In 1878, the family moved to Castle Rock after John was elected to the position of Douglas County Clerk. He then operated a grocery store in Franktown with Ed Krakaw. He also grew alfalfa hay on five fields alongside Cherry Creek with a partner, F. H. Allison. John help plan for construction of a new County Court House about 1888 and into 1889.

John and Elizabeth purchased the Elizabeth Hotel in Elizabeth in the late 1890s. It was run-down when they bought it, and the Denver Hotel Bulletin stated that they ran the business well.

In 1936, Elizabeth was interviewed by James R. Harvey for the article "Pioneer Experiences in Colorado", which was printed in The Colorado Magazine. She wrote an article "Early History of Parker and Vicinity" that appeared in a 1946 issue of the same magazine.

==Tallman–Newlin Cabin==

John Tallman is considered the likely builder of the two-room cabin and the large barn on their 160-acre ranch. Both were built in 1866. The barn was constructed without nails, using mortise and tenon construction. The ranch was located east of Pine Grove (near Mainstreet and Dwyer in present-day Parker). The ranch was sold to William G. Newlin in 1878. In 1900, the hewn log cabin was covered with wood siding. The Newlins had a family cemetery, which is next to the house.

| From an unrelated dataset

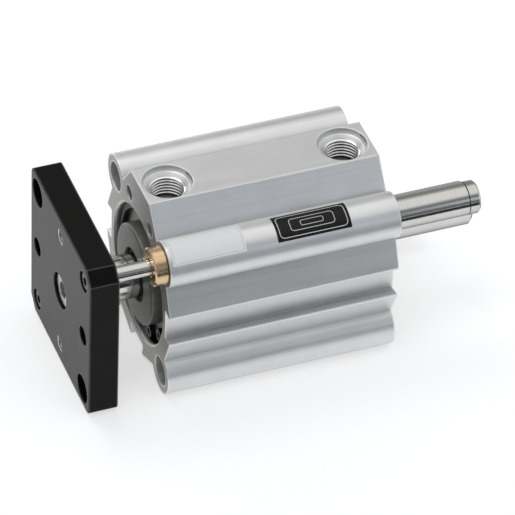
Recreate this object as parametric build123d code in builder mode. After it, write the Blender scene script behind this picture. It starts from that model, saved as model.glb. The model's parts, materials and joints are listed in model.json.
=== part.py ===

The cabin was moved to Callaway Road and Canterberry (sic) Trail in 1977 to prevent it from being demolished. It was restored by the Parker Area Historical Society, who has owned it since 1996. It is the only remaining log cabin in Parker and an example of Colorado pioneer life. Elizabeth Tallman mentioned the cabin in an article published by The Colorado Magazine in 1936.

==Later years and death==
They lived briefly in Kansas City and then moved in 1918 to Colorado Springs. They celebrated their 60th wedding anniversary on December 1, 1925. And he died at their home eight days later on December 9. He was the oldest member of Masonic Lodge No. 5. Elizabeth died in 1941. They are both buried at Parker Cemetery in Parker, Colorado.